From my experience, UX designer = Product designer = Experience designer. Interaction designers might be a little bit different as they focus more on the interaction itself, but still interaction designer does a part of what UX designer does.

If you are wondering why they are named differently, I would answer: different companies have various ways of naming the (mostly) same roles. See the image I created below.

UX designers design things that highly focus on “products.” They closely work on cross-functional teams, mainly consisting of project managers, researchers, data scientists, and engineers. They should draw insights to identify user needs and problems with researchers, discuss with a project manager to incorporate business strategies, and talk to engineers to consider technical feasibility. They may also need to work with content strategists, marketers, legal teams, etc. The role requires a lot of interaction with people.

Therefore, they work down from user research to a complete guideline of the design solution.
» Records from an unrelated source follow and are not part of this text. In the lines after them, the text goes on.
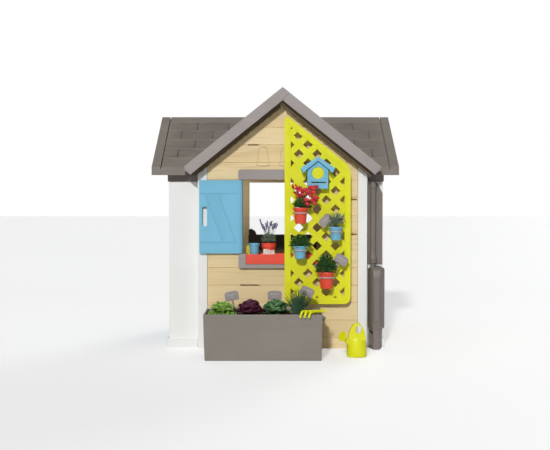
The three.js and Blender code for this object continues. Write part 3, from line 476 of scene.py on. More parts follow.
def smooth_profile(points, steps=4):
    """The profile with every inner corner rounded by a short curve."""
    made = [points[0]]
    for before, corner, after in zip(points, points[1:], points[2:]):
        reach = min(math.dist(before, corner), math.dist(corner, after), 4 * MM) / 2.2
        start = Vector(corner).lerp(Vector(before), reach / max(math.dist(before, corner), 1e-9))
        end = Vector(corner).lerp(Vector(after), reach / max(math.dist(corner, after), 1e-9))
        for step in range(steps + 1):
            t = step / steps
            point = start.lerp(Vector(corner), t).lerp(Vector(corner).lerp(end, t), t)
            made.append(tuple(point))
    return [*made, points[-1]]


def link(name, growth, material):
    """A new object from gathered shapes, shaded smooth."""
    mesh = bpy.data.meshes.new(name)
    mesh.from_pydata([tuple(point) for point in growth.points], [], growth.faces)
    mesh.materials.append(material)
    mesh.polygons.foreach_set("use_smooth", [True] * len(mesh.polygons))
    mesh.update()
    made = bpy.data.objects.new(name, mesh)
    bpy.context.scene.collection.objects.link(made)
    return made


def applied(obj):
    """Replaces the object's mesh by what its modifiers make of it."""
    bpy.context.view_layer.update()
    evaluated = obj.evaluated_get(bpy.context.evaluated_depsgraph_get())
    mesh = bpy.data.meshes.new_from_object(evaluated)
    obj.modifiers.clear()
    obj.data = mesh
    mesh.polygons.foreach_set("use_smooth", [True] * len(mesh.polygons))
    return obj


def modifier(obj, kind, **settings):
    made = obj.modifiers.new(kind.lower(), kind)
    for key, value in settings.items():
        setattr(made, key, value)
    return made


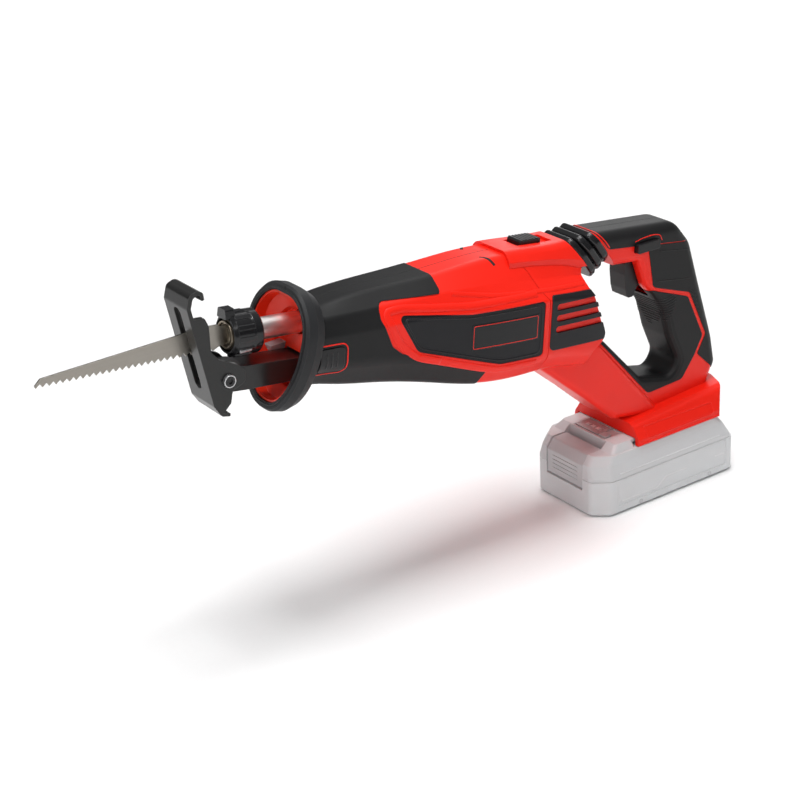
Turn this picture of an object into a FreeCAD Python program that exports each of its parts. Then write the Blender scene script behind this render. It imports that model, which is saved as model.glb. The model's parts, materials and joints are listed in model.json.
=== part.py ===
import FreeCAD, Part
import math
import os

import Sketcher
from FreeCAD import Placement, Rotation, Vector

# Cordless reciprocating saw, millimetres, +Z up.
# Row frame: origin at the centre of the battery's flat bottom, blade towards -X.
# Tool frame: X along the blade spindle towards the handle, tilted about Y from the row frame.

doc = FreeCAD.newDocument("reciprocating_saw")

# ---------------------------------------------------------------- driving dimensions

DIMENSIONS = {
    "tool_tilt": 6.0,
    "spindle_height": 176.9,
    "spindle_setback": 59.5,
    "blade_thickness": 1.25,
    "blade_slot": 1.75,
    "tooth_pitch": 4.23,
    "tooth_depth": 2.4,
    "shank_half": 6.0,
    "spindle_radius": 7.0,
    "spindle_length": 149.0,
    "clamp_radius": 10.2,
    "collar_radius": 13.6,
    "collar_ribs": 12,
    "collar_rib_length": 11.5,
    "lever_length": 6.5,
    "cross_pin_radius": 2.0,
    "cross_pin_length": 18.0,
    "running_fit": 0.05,
    "moving_gap": 0.4,
    "bush_wall": 2.0,
    "bush_length": 17.0,
    "stroke": 22.0,
    "gear_teeth": 40,
    "pinion_teeth": 8,
    "gear_module": 1.1,
    "axle_radius": 5.0,
    "motor_shaft_radius": 2.5,
    "motor_axis_height": -26.5,
    "motor_shaft_length": 124.0,
    "rotor_radius": 12.4,
    "rotor_length": 44.0,
    "stator_radius": 22.0,
    "stator_length": 52.0,
    "fan_radius": 20.5,
    "fan_blades": 11,
    "bearing_radius": 8.0,
    "shoe_width": 28.0,
    "shoe_slot_width": 8.0,
    "pivot_radius": 4.0,
    "arm_width": 20.0,
    "sleeve_wall": 2.0,
    "housing_wall": 2.3,
    "inlay_wall": 2.0,
    "seam_gap": 0.4,
    "ring_depth": 15.0,
    "ring_land": 8.0,
    "handle_width": 34.0,
    "handle_round": 8.0,
    "skin_wall": 2.0,
    "core_wall": 2.5,
    "trigger_width": 16.0,
    "bellows_lean": 40.0,
    "bellows_thickness": 5.6,
    "battery_width": 76.0,
    "battery_length": 133.0,
    "tray_height": 27.4,
    "battery_wall": 1.8,
    "cell_radius": 9.0,
    "cell_length": 65.0,
    "cell_pitch": 19.4,
    "latch_width": 39.0,
}

sheet = doc.addObject("Spreadsheet::Sheet", "dims")
for row, (alias, value) in enumerate(DIMENSIONS.items(), start=1):
    sheet.set("A%d" % row, alias)
    sheet.set("B%d" % row, str(value))
    sheet.setAlias("B%d" % row, alias)
doc.recompute()


def dim(alias):
    """Value of one driving dimension, read from the sheet."""
    return float(sheet.get(alias))


GAP = dim("moving_gap")
ROW = Placement()
TOOL = Placement(Vector(-dim("spindle_setback"), 0, dim("spindle_height")),
                 Rotation(Vector(0, 1, 0), dim("tool_tilt")))
nodes = {}

# ---------------------------------------------------------------- geometry helpers


def corner_geometry(points, radii):
    """Segments and arcs of a closed outline whose corners are rounded by the given radii."""
    count = len(points)
    starts, ends, arcs = [], [], []
    for index, corner in enumerate(points):
        before = (points[index - 1] - corner).normalize()
        after = (points[(index + 1) % count] - corner).normalize()
        radius = radii[index]
        if radius == 0:
            starts.append(corner)
            ends.append(corner)
            arcs.append(None)
            continue
        half = before.getAngle(after) / 2
        reach = radius / math.tan(half)
        bisector = (before + after).normalize()
        middle = corner + bisector * (radius / math.sin(half) - radius)
        starts.append(corner + before * reach)
        ends.append(corner + after * reach)
        arcs.append(Part.Arc(starts[-1], middle, ends[-1]))
    geometry = []
    for index in range(count):
        if arcs[index]:
            geometry.append(arcs[index])
        following = starts[(index + 1) % count]
        if ends[index].distanceToPoint(following) > 1e-6:
            geometry.append(Part.LineSegment(ends[index], following))
    return geometry


def spread(radii, count):
    """One radius per corner: a single number is used for every corner."""
    return [radii] * count if isinstance(radii, (int, float)) else list(radii)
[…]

Many people told me that they are confused about the difference between a graphic designer and a UX designer, or some people assume that they are the same. However, in the real industry, I see a clear difference between these two. Graphic designers often focus more on actual design work. They take charge of the visual design crafting the ideas and proposals, collaborating with UX Designers to elicit the best visual outcomes. It is, of course, common to see graphic designers become UX designers, but what I would like to say here is: there IS a difference between these two roles.

Because we need someone to bridge the gap between technology, business, and end-users. As we are living in a society that’s highly technologized, countless new ideas and technologies come out on a daily basis.

However, technology builders have a hard time bringing such technology to the end-users, which do not do a perfect job in keeping users to consume technology and gain benefits from it. Likewise, unlike the past, as many businesses interact with consumers through apps or the web, business people also need someone who can connect their business ideas to consumers through the great web or app experience.

So back to the question of why UX designer matters these days, it’s because they are the people who actually bridge the gap between technology, business, and user, a.k.a. the consumer.

For me, UX design is a “strategy.” UX designers should design a solution that can both solve the company’s business goals and user problems in the most efficient way, a.k.a. with the most effective strategy. Therefore, in order to become an impactful designer, I believe developing product thinking, and business insight and acumen is crucial while having hard skills is also important.